Highlights from Gartner’s PPM and IT Governance Summit—Part 4: Driving PMO Maturity

So far, I’ve talked about the role of the EPMO, effective PMO communication, and how a PMO can drive innovation in an organization — all key points from Gartner’s recent PPM and Governance Summit. In this last post from this series, I’ll talk about the fourth and final point: how driving PMO maturity needs to be a reflection of — and a driver of — organizational maturity.

There are two elements to this. First, a PMO must constantly change to adapt to the growing maturity of the organization. But that’s just the passive aspect of this. In a more active role, the PMO needs to indeed drive organizational maturity.

So it’s a matter of assessing and then matching the current needs and maturity of the organization (something half of all PMOs fail to do according to Gartner), and then laying out a roadmap to help the organization think in terms of business capabilities and strategic execution.

This leads me to a subtle, but related, topic: the name of the PMO. I’ve consulted to some organizations where a simple name change better reflected the current role of the PMO and created the right mentality to align the organization. For instance, in one organization with multiple PMOs, I suggested the newly create “Enterprise PMO” be called a Project Support Office instead. First, it removed some of the stigma of “EPMO as methodology police” and better reflected the fledgling PMO’s goal to support and integrate the other existing (and more mature) PMOs. As a PMO matures, it might be called a Strategic Execution Office, or Business Capabilities Center, or something that reflects the growing scope and maturity of the PMO.

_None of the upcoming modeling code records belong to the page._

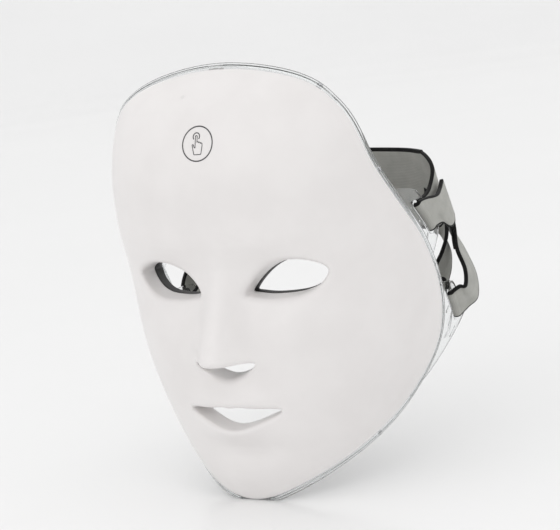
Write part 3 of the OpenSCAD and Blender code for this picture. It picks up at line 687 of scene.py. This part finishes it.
def build_shell():
    """White shell: face sheet with filleted openings, then its wall and rounded edges."""
    eye_back = LINER_MIDDLE - 1.5
    low_back = LINER_MIDDLE + LINER_WALL
    openings = [(EYE_LEFT, fillet_profile(eye_back)), (EYE_RIGHT, fillet_profile(eye_back)),
                (NOSTRILS, fillet_profile(low_back)), (LIPS, fillet_profile(low_back))]
    sheet, _, _ = face_sheet(168, lambda r: 0 * r, openings, 2.4)
    shell = sheet.make("mask_shell", WHITE, "mask", ["front_shell"], "shell_white")
    thicken(shell, SHELL_WALL)
    soften(shell, 0.45)
    return shell


def build_liner():
    """Clear liner: the same sheet deeper down, whose edge turns out past the shell and back as a flange."""
    cut_eye = [(LIP_WALL + 1.0, 0)]
    cut_low = [(LIP_WALL + 0.2, 0)]
    openings = [(EYE_LEFT, cut_eye), (EYE_RIGHT, cut_eye), (NOSTRILS, cut_low), (LIPS, cut_low)]
    sheet, edge, angle = face_sheet(110, liner_deep, openings, 2.4)
    start = flange_start(angle)
    turns = [(0.35, -LINER_EDGE + 0.05), (0.75, -LINER_EDGE + 0.5), (0.95, -LINER_EDGE + 1.4), (1.0, -2.0),
             (1.0, GAP - 0.4)]
    rows = [rim_point(angle, start * back, np.full(len(angle), out)) for back, out in turns]
    lip = [(0.12, GAP - 0.1), (0.45, GAP), (1.2, GAP), (FLANGE + 0.4, GAP)]
    rows += [rim_point(angle, start + back, np.full(len(angle), out)) for back, out in lip]
    woven = np.vstack([edge[None, :], sheet.add(np.array(rows))])
    sheet.tube(woven)
    liner = sheet.make("clear_face_liner", CLEAR, "mask", ["clear_liner"], "liner_clear")
    thicken(liner, LINER_WALL)
    soften(liner, 0.3)
    return liner


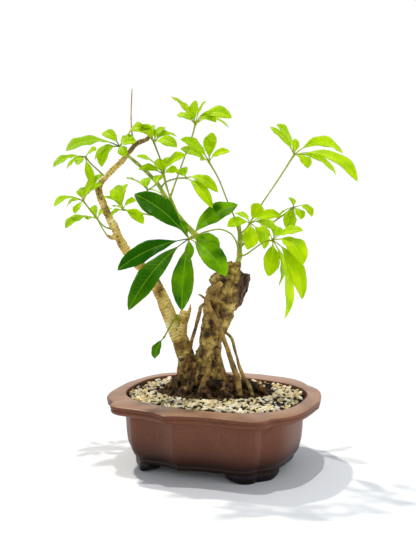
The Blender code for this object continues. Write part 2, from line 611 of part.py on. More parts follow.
def main():
    for obj in list(bpy.data.objects):
        bpy.data.objects.remove(obj, do_unlink=True)
    made = []

    def add(obj, name, material, colour, roughness):
        obj.name = name
        paint(obj, material, colour, roughness)
        made.append(obj)

    add(make_pot(), "pot", "stoneware", (0.16, 0.06, 0.04), 0.6)
    for name, x in (("drain_mesh_left", -DRAIN_X), ("drain_mesh_right", DRAIN_X)):
        add(make_drain_mesh(name, x), name, "black plastic", (0.02, 0.02, 0.02), 0.6)
    add(soil_shape("soil", 0.0, HOLE_RADIUS), "soil", "potting soil", (0.03, 0.018, 0.01), 0.95)
    add(make_gravel(), "gravel", "akadama and pumice", (0.55, 0.45, 0.28), 0.9)
    add(make_trunk(), "trunk", "bark", (0.25, 0.17, 0.09), 0.85)
    green = ("green stem", (0.12, 0.22, 0.03), 0.5)
    add(stem("left_shoot", shoot_stations(LEFT_COLLAR, LEFT_SHOOT, GAP)), "left_shoot", *green)
    add(stem("right_shoot", shoot_stations(RIGHT_COLLAR, RIGHT_SHOOT, GAP)), "right_shoot", *green)
    for name, (stem_name, route, hub, tips) in LEAVES.items():
        leaf = make_leaf(name, route, hub, tips, trimmer_for(stem_name))
        add(leaf, name, "leaf", (0.15, 0.42, 0.03), 0.4)

    group = bpy.data.collections.new("potted_umbrella_tree")
    bpy.context.scene.collection.children.link(group)
    bpy.context.view_layer.update()
    corners = [obj.matrix_world @ Vector(c) for obj in made for c in obj.bound_box]
    middle = Vector((sum(f(c[i] for c in corners) for f in (min, max)) / 2 for i in range(2)))
    for obj in made:
        for owner in list(obj.users_collection):
            owner.objects.unlink(obj)
        group.objects.link(obj)
        obj.matrix_world = Matrix.Translation((-middle.x, -middle.y, 0.0)) @ obj.matrix_world


main()
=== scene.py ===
# %% [markdown]
# # A potted umbrella tree bonsai
#
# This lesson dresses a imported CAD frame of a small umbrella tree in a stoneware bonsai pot.
# The frame gives the true sizes and the collision shapes. Every piece below is built over it
# in Blender, with the detail that the eye expects, and then takes the plain piece's place.

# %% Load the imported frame
import math
import random

import bmesh
import bpy
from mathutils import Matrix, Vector, kdtree, noise


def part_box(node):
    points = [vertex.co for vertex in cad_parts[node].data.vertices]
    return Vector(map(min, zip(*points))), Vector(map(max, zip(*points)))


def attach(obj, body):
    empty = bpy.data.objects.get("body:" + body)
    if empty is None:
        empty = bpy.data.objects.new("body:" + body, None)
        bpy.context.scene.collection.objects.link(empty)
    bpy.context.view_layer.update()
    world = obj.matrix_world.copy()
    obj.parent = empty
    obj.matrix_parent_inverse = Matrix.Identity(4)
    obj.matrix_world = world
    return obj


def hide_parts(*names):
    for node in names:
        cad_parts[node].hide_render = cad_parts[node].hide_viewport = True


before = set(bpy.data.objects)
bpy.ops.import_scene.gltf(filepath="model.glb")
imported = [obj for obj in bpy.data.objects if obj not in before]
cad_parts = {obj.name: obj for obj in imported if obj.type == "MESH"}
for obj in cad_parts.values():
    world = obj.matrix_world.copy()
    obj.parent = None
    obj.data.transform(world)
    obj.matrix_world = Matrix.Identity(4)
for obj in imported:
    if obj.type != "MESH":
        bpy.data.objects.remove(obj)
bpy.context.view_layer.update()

print("CAD nodes:", len(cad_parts))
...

And mature it must. To make a difference in the organization, the PMO can’t just “document the battle” — they must lead the charge. This means driving toward best practices around business capabilities, optimizing projects and aligning resources based on business value, and leading to faster and more innovative initiatives though adaptive models.

Indeed, as Garner validates in their summit kickoff, rethinking the role of the EPMO; reshaping PMO communication; revitalizing the organization toward greater adaptability and innovation; and reclassifying the PMO as a reflection of — and driver of — organizational maturity, will reposition the PMO as a key and vital component of organizational success.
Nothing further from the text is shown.